*GIVEN PROBLEM:* Gather, from the data below, each line in which the word "None" occurs.

Part of a data file
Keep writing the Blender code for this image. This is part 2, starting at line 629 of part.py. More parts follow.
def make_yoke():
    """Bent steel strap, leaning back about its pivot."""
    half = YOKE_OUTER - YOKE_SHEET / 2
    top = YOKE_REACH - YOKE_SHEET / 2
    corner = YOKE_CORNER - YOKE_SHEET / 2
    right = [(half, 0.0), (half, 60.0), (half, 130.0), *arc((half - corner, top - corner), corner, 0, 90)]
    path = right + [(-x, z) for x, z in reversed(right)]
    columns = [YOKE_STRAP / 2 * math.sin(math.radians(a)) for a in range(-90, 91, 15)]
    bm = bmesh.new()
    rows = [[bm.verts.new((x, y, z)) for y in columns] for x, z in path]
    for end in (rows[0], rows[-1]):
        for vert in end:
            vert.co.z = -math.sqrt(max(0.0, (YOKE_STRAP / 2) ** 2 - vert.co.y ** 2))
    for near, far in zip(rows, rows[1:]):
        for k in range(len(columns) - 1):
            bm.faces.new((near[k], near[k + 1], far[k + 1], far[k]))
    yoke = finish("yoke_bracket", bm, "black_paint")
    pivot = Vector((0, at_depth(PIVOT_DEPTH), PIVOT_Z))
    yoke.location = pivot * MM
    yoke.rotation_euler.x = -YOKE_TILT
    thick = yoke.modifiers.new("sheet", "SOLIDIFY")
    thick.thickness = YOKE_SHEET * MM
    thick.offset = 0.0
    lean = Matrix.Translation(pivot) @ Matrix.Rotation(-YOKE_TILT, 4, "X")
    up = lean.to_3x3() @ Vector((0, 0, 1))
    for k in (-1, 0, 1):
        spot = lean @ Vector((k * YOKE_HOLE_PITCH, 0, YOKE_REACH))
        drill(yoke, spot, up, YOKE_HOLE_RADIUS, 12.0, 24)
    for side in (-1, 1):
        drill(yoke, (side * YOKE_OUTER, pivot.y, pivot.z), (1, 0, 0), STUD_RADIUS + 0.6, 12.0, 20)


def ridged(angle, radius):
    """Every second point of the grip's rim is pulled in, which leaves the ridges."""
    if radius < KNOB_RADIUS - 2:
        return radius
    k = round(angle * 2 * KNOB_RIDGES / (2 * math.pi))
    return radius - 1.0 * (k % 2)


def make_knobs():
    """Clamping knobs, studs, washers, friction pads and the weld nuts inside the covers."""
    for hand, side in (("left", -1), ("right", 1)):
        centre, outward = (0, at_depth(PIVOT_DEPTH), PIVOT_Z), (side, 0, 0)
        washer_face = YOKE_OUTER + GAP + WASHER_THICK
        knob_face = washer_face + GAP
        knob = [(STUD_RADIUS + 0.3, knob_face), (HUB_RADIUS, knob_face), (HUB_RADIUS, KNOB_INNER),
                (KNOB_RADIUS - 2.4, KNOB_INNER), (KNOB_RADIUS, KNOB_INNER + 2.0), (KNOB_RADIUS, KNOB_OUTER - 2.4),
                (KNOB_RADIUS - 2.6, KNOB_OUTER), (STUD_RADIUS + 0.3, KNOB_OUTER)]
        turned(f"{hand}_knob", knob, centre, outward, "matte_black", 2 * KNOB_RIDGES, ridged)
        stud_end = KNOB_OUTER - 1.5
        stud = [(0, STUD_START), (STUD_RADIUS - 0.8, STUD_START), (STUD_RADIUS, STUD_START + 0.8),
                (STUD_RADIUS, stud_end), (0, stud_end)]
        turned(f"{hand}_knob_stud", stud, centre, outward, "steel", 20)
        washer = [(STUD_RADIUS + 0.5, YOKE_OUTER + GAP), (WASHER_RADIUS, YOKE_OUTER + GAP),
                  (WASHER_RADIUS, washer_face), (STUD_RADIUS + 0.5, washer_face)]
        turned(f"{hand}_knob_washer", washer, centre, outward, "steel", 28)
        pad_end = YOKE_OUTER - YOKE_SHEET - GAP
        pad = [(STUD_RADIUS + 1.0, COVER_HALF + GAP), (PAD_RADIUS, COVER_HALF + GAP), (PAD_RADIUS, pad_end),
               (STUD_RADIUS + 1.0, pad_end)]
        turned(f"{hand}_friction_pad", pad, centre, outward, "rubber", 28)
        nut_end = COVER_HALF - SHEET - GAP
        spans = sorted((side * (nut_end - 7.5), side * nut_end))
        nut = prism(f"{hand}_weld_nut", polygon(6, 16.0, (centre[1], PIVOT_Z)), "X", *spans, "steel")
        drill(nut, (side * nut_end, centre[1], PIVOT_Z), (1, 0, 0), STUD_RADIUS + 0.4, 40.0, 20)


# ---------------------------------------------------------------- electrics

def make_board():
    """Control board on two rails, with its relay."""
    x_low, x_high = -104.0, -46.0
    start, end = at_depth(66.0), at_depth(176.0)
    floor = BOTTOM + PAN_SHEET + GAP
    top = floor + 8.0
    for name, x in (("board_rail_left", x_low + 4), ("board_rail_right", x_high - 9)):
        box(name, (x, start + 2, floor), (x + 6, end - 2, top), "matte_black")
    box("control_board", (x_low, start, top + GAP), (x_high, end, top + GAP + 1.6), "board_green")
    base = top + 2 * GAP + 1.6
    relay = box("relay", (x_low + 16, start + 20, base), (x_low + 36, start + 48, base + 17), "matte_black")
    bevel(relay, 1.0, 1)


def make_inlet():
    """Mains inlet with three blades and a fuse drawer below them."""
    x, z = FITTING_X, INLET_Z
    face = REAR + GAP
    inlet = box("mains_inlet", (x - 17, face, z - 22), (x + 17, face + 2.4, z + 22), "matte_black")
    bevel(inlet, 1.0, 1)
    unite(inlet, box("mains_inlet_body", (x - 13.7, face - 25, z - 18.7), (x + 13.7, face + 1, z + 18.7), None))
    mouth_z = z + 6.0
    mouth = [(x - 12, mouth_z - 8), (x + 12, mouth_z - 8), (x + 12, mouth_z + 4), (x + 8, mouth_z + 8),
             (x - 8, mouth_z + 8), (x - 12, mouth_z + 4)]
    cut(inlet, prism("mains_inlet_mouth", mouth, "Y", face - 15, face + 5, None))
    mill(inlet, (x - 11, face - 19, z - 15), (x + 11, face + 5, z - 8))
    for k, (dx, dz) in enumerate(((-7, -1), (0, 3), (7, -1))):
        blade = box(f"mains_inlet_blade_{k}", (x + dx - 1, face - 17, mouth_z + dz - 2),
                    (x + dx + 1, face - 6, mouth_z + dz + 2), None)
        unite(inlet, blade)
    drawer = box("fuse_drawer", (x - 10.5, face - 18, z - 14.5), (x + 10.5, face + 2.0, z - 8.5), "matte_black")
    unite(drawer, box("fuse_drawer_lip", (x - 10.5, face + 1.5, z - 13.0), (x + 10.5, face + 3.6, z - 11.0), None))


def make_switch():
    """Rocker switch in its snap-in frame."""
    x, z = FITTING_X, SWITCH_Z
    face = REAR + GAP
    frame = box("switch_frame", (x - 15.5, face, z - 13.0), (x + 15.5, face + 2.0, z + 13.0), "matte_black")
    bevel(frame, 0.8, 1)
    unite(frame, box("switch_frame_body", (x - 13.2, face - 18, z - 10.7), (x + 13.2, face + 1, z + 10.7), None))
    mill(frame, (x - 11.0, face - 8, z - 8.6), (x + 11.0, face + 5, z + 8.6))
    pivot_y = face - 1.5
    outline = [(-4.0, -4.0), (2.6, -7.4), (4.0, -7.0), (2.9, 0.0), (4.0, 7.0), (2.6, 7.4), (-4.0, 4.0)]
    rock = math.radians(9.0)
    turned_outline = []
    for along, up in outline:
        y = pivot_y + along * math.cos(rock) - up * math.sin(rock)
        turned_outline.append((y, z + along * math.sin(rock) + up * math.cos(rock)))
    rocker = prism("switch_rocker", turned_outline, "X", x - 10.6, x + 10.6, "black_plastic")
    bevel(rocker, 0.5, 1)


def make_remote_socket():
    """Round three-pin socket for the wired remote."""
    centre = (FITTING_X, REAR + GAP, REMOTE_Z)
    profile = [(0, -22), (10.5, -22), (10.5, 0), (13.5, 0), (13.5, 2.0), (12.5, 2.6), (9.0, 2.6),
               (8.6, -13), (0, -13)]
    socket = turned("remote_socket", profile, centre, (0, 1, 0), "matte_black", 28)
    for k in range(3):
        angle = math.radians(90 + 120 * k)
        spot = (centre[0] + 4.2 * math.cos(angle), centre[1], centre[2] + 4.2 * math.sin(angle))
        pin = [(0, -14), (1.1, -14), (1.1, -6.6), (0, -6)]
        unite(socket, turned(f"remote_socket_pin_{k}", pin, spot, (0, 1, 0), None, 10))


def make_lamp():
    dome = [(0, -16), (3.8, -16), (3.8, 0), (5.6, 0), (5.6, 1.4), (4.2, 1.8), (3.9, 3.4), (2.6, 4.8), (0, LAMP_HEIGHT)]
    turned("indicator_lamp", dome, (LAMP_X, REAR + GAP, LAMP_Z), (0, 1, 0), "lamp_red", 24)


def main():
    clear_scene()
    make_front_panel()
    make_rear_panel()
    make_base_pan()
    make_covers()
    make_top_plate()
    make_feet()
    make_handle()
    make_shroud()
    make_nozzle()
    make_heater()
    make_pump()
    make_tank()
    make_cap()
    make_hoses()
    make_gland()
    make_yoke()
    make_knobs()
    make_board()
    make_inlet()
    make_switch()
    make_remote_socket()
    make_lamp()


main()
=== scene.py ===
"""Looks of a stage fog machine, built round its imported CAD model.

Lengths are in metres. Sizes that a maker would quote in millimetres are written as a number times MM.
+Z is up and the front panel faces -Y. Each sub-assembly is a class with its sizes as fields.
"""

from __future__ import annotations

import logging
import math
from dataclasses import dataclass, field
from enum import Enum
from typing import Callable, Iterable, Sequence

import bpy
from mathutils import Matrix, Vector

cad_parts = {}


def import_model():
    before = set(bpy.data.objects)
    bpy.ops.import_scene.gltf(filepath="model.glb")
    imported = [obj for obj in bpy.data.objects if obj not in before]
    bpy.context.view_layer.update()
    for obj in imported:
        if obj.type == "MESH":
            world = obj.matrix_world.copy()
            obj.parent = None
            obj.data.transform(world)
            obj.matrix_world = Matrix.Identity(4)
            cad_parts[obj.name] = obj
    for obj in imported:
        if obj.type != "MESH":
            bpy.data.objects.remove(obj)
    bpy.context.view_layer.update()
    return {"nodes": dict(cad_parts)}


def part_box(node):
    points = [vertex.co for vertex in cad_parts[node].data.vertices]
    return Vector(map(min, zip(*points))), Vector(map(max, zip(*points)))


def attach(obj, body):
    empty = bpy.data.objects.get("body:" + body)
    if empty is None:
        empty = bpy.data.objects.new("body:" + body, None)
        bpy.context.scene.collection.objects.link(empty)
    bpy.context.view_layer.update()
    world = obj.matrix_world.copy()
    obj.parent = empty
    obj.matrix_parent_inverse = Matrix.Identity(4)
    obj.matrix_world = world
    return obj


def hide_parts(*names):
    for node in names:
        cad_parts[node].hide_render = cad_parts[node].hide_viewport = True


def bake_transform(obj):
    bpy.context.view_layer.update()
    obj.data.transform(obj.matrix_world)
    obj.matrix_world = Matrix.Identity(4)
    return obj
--
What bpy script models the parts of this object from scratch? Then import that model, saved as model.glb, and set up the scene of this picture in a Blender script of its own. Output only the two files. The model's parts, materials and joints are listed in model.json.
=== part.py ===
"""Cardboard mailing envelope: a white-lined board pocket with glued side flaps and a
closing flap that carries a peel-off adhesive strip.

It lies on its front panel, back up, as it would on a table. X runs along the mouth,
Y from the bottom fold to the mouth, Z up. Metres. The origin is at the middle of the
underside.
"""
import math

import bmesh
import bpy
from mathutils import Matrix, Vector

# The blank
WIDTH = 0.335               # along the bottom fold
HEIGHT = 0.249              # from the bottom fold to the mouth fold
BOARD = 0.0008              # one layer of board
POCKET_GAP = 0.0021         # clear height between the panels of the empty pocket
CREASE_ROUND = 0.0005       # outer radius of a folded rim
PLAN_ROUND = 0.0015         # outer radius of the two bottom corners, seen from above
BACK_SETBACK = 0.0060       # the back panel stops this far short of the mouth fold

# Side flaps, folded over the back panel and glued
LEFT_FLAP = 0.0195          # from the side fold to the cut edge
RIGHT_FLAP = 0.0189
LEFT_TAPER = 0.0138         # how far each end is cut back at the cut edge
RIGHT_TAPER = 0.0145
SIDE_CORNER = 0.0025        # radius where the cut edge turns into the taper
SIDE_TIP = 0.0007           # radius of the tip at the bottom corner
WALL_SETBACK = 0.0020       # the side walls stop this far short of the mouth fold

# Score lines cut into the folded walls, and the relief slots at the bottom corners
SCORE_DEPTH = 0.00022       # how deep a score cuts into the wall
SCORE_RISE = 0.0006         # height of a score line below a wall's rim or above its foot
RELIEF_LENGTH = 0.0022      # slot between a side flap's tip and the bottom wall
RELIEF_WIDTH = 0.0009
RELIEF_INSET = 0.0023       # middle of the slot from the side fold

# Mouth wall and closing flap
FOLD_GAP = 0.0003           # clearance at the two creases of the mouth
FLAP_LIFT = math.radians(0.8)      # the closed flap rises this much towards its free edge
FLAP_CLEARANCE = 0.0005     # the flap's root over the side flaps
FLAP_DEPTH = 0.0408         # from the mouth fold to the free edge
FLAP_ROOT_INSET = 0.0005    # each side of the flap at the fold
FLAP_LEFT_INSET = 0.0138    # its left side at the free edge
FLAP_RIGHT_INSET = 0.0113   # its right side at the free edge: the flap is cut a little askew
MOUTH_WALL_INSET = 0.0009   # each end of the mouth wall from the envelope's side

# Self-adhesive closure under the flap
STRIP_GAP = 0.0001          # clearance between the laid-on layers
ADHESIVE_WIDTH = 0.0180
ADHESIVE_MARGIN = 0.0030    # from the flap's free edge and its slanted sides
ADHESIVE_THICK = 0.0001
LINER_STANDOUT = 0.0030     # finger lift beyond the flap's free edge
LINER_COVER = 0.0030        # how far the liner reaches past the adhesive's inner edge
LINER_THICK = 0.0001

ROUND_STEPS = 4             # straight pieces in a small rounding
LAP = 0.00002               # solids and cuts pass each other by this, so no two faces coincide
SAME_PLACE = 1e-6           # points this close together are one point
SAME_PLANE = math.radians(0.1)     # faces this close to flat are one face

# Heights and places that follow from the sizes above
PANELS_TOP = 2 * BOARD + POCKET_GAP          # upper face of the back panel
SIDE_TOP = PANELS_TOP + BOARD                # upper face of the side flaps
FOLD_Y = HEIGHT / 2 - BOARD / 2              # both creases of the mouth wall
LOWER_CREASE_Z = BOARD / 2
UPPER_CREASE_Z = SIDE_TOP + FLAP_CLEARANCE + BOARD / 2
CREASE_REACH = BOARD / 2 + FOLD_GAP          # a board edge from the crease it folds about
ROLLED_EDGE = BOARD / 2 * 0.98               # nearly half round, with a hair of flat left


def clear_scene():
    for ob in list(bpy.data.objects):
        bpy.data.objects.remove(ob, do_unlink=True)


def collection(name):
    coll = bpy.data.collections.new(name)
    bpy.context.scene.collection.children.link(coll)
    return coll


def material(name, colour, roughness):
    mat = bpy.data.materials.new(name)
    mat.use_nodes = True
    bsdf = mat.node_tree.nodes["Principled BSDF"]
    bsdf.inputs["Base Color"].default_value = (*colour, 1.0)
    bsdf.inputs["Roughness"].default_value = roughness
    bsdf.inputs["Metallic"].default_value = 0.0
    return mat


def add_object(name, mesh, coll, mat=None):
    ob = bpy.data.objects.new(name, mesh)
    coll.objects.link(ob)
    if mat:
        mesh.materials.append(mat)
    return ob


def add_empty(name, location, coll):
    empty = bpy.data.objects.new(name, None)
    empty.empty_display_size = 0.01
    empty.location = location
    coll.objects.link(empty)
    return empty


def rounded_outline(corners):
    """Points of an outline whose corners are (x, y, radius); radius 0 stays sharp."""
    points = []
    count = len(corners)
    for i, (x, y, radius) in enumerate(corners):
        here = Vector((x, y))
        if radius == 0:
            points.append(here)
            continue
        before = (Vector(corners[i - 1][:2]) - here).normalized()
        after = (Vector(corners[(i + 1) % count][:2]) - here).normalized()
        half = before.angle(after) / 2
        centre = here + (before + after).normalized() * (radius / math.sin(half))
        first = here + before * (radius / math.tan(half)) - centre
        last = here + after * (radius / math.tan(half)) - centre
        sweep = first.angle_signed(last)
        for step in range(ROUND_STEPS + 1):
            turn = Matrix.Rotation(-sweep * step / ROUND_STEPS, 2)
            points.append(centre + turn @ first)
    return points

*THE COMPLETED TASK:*
    unite(inlet, box("mains_inlet_body", (x - 13.7, face - 25, z - 18.7), (x + 13.7, face + 1, z + 18.7), None))
    cut(inlet, prism("mains_inlet_mouth", mouth, "Y", face - 15, face + 5, None))
                    (x + dx + 1, face - 6, mouth_z + dz + 2), None)
    unite(drawer, box("fuse_drawer_lip", (x - 10.5, face + 1.5, z - 13.0), (x + 10.5, face + 3.6, z - 11.0), None))
    unite(frame, box("switch_frame_body", (x - 13.2, face - 18, z - 10.7), (x + 13.2, face + 1, z + 10.7), None))
        unite(socket, turned(f"remote_socket_pin_{k}", pin, spot, (0, 1, 0), None, 10))
            obj.parent = None
    if empty is None:
        empty = bpy.data.objects.new("body:" + body, None)
def add_object(name, mesh, coll, mat=None):
    empty = bpy.data.objects.new(name, None)